Barely positive week for Emerging equities.

  • Tech stocks took a tumble as the world’s largest contract chipmaker Taiwan Semiconductor Manufacturing cut its revenue target to the low end of forecasts, blaming softer demand for smartphones.
  • Korea was in an upbeat mood due to the news that the new US Secretary of State met with North Korean leader Kim Jong Un to discuss a planned summit with US President Donald Trump.
  • The commodity rally helped lifting the broad Commodity Research Bureau (CRB) index towards its highest level since July 2015, a support for Latin American stock markets.

Fixed Income :


US treasury yields moved higher over the past week.

  • With rising commodity prices, fears on a trade war between the US and its main trading partners easing and risky markets settling down, US yields moved higher.
  • In the euro zone, German yields rose on the back of their US counterparts and peripherals outperformed their core peers.
  • The Italian BTP outperformed over the week as the formation of an eurosceptic government seemed less likely.
  • 10Y US, UK, Japan and German yields stood at respectively 2.92%, 1.48%, 0.06% and 0.59%.
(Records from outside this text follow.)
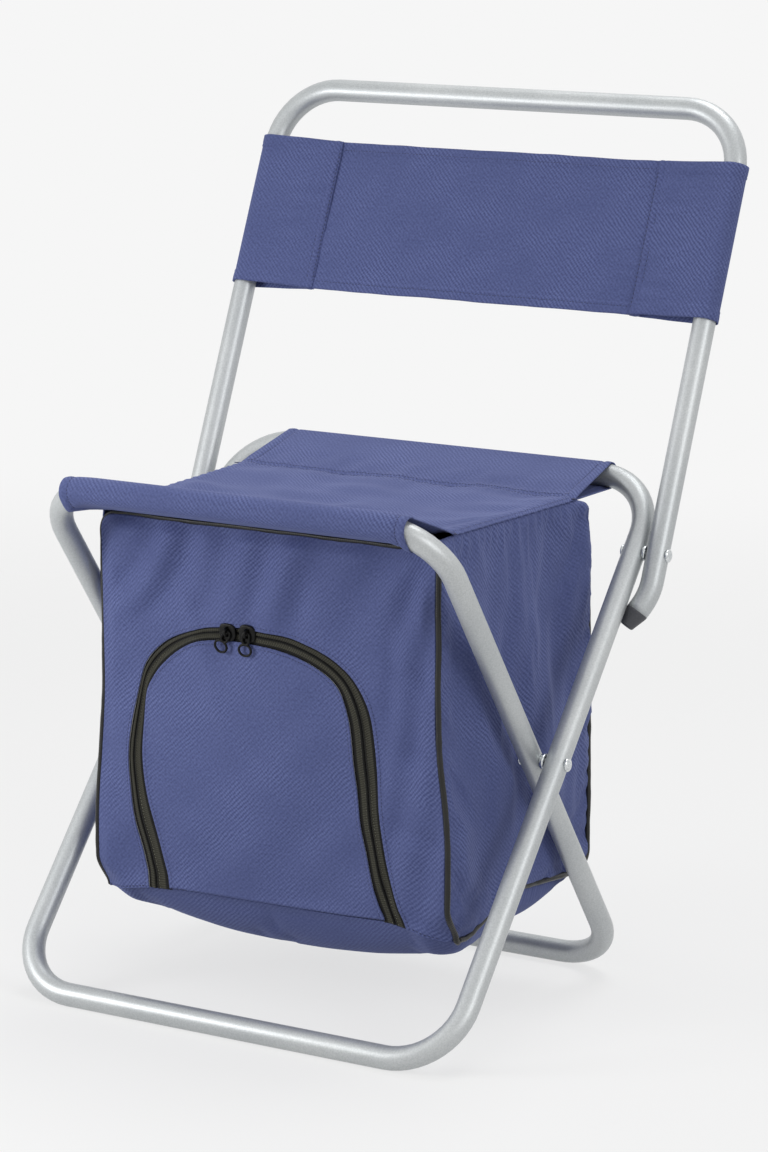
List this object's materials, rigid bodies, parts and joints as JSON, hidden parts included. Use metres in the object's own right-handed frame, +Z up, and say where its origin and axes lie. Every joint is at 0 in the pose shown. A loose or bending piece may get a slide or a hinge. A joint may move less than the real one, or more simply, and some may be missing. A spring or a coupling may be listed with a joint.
{
  "type": "folding cooler stool",
  "caption": "Folding stool of two crossed bent-tube leg frames with a fold-down fabric backrest, a cloth seat and an insulated zip-front cooler bag hung under the seat.",
  "frame": {"origin": "on the floor under the middle of the open stool's outline", "axes": "+X to the right of someone who looks at the stool's front, +Y from the front to the back, +Z up"},
  "size_m": [0.394, 0.3873, 0.6165],
  "materials": {
    "frame_paint": "satin",
    "rivet_zinc": "satin",
    "cap_plastic": "matte",
    "blue_cloth": "matte",
    "piping_cord": "satin",
    "zip_tape": "matte",
    "zip_metal": "satin",
    "foam_board": "matte",
    "foil_lining": "satin"
  },
  "bodies": {
    "inner_frame": {"bag_back_panel": "blue_cloth", "bag_bottom_panel": "blue_cloth", "bag_front_panel": "blue_cloth", "bag_side_panel_left": "blue_cloth", "bag_side_panel_right": "blue_cloth", "foil_liner": "foil_lining", "front_rail_sleeve": "blue_cloth", "inner_leg_frame": "frame_paint", "insulation_back": "foam_board", "insulation_bottom": "foam_board", "insulation_front": "foam_board", "insulation_left": "foam_board", "insulation_right": "foam_board", "insulation_top": "foam_board", "piping_front": "piping_cord", "piping_side_left": "piping_cord", "piping_side_right": "piping_cord", "seat_panel": "blue_cloth", "seat_rear_strip": "blue_cloth", "zip_tape_panel": "zip_tape"},
    "outer_frame": {"outer_leg_frame": "frame_paint", "rear_rail_sleeve": "blue_cloth", "leg_pivot_rivet_left": "rivet_zinc", "leg_pivot_rivet_right": "rivet_zinc", "leg_pivot_washer_left": "rivet_zinc", "leg_pivot_washer_right": "rivet_zinc"},
    "backrest": {"backrest_frame": "frame_paint", "backrest_cover": "blue_cloth", "backrest_end_cap_left": "cap_plastic", "backrest_end_cap_right": "cap_plastic", "backrest_rivet_left": "rivet_zinc", "backrest_rivet_right": "rivet_zinc", "backrest_washer_left": "rivet_zinc", "backrest_washer_right": "rivet_zinc"},
    "flap": {"bag_flap": "blue_cloth", "insulation_flap": "foam_board", "foil_flap": "foil_lining", "zip_tape_flap": "zip_tape"},
    "slider_left": {"zip_slider_left": "zip_metal"},
    "slider_right": {"zip_slider_right": "zip_metal"},
    "pull_left": {"zip_pull_left": "zip_metal"},
    "pull_right": {"zip_pull_right": "zip_metal"}
  },
  "joints": [
    {"name": "fold", "type": "hinge", "parent": "inner_frame", "child": "outer_frame", "pos_m": [0, -0.03905, 0.182], "axis": [1, 0, 0], "range_deg": [0, 72.5], "deforming": ["seat_rear_strip"]},
    {"name": "backrest_fold", "type": "hinge", "parent": "outer_frame", "child": "backrest", "pos_m": [0, 0.06825, 0.31076], "axis": [1, 0, 0], "range_deg": [0, 90]},
    {"name": "flap_open", "type": "hinge", "parent": "inner_frame", "child": "flap", "pos_m": [0, -0.12248, 0.07823], "axis": [1, 0, 0], "range_deg": [0, 110]},
    {"name": "zip_left_run", "type": "hinge", "parent": "flap", "child": "slider_left", "pos_m": [-0.0105, -0.1264, 0.12429], "axis": [0, 0.9986, 0.0523], "range_deg": [-14, 0]},
    {"name": "zip_right_run", "type": "hinge", "parent": "flap", "child": "slider_right", "pos_m": [-0.0105, -0.1264, 0.12429], "axis": [0, 0.9986, 0.0523], "range_deg": [0, 21]},
    {"name": "pull_left_swing", "type": "hinge", "parent": "slider_left", "child": "pull_left", "pos_m": [-0.028, -0.13367, 0.263], "axis": [0, 0.9986, 0.0523], "range_deg": [-35, 35]},
    {"name": "pull_right_swing", "type": "hinge", "parent": "slider_right", "child": "pull_right", "pos_m": [-0.0116, -0.13373, 0.2641], "axis": [0, 0.9986, 0.0523], "range_deg": [-35, 35]}
  ]
}
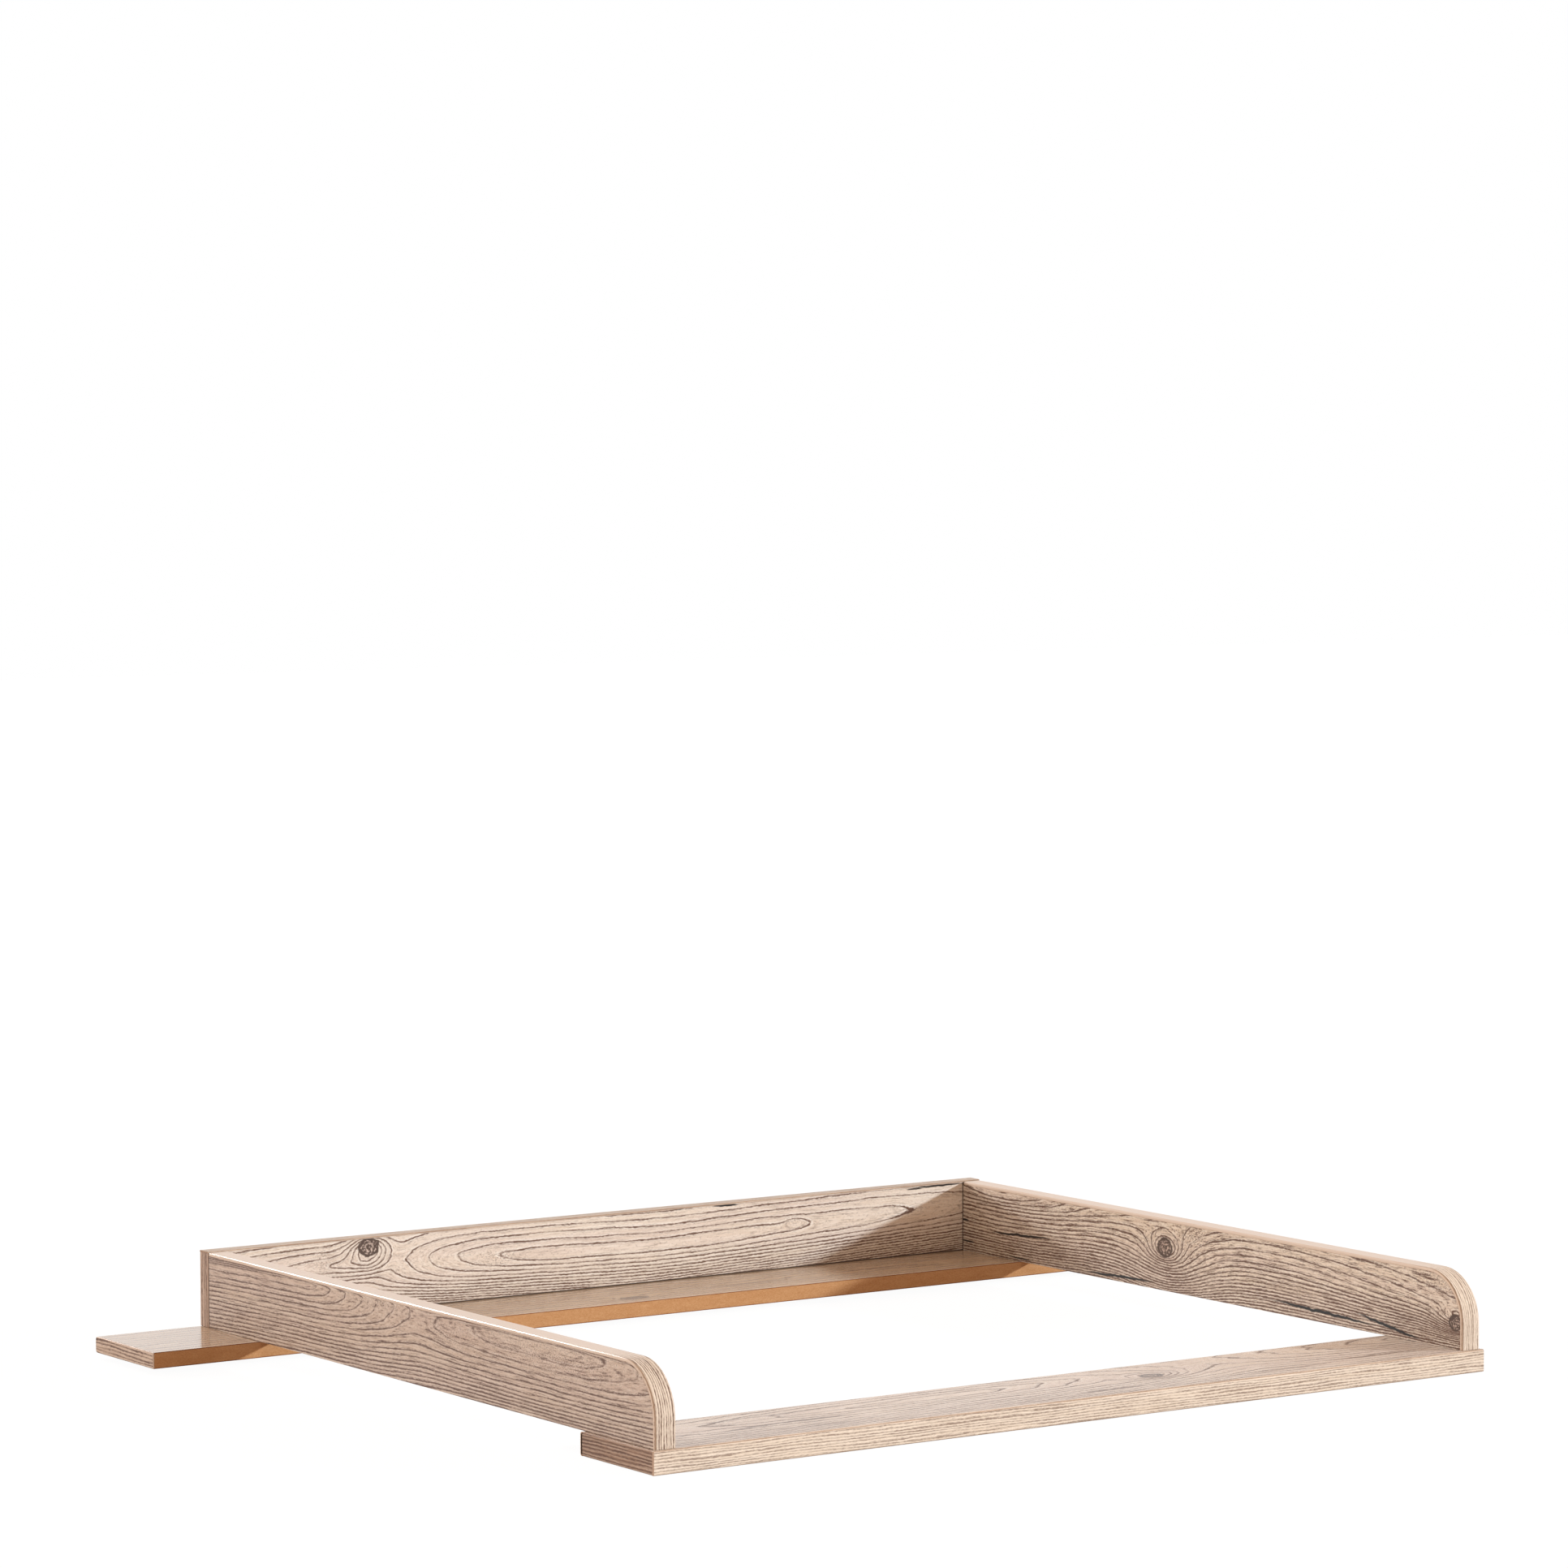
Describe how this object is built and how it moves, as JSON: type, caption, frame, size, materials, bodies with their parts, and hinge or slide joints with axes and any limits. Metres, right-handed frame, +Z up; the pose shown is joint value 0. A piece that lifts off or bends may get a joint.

Credit markets tightened over the week.

  • The earnings season continued and showed strong figures.
  • The primary market was active last week, with +/- EUR 7bn of non-financials issued and over EUR 6bn of senior financials. Two AT1 were also issued : KBC et Bawag.
  • The cash bond markets saw some spread narrowing, particularly on the EUR High Yield market which ended at +294 bps, while the EUR Investment Grade cash bond market was relatively stable (at +92 bps).
  • Non-financials outperformed Financials by 2 bps (Sub Insurance suffered the most with roughly +7bps over the week).
  • The derivatives markets saw some respite from the previous week with the ITRAXX main remaining flat at 58 bps and the ITRAXX XOVER moving lower to 273 bps.


Slightly stable EUR vs the USD last week.

  • Feeble trend last week on commodity currencies (AUD, CAD and NOK).
  • The release of a weaker than estimated inflation data for New Zealand pushed the NZD down last week.
  • The GBP was hurt by weaker inflation data and more split within the Bank of England on rate cycle.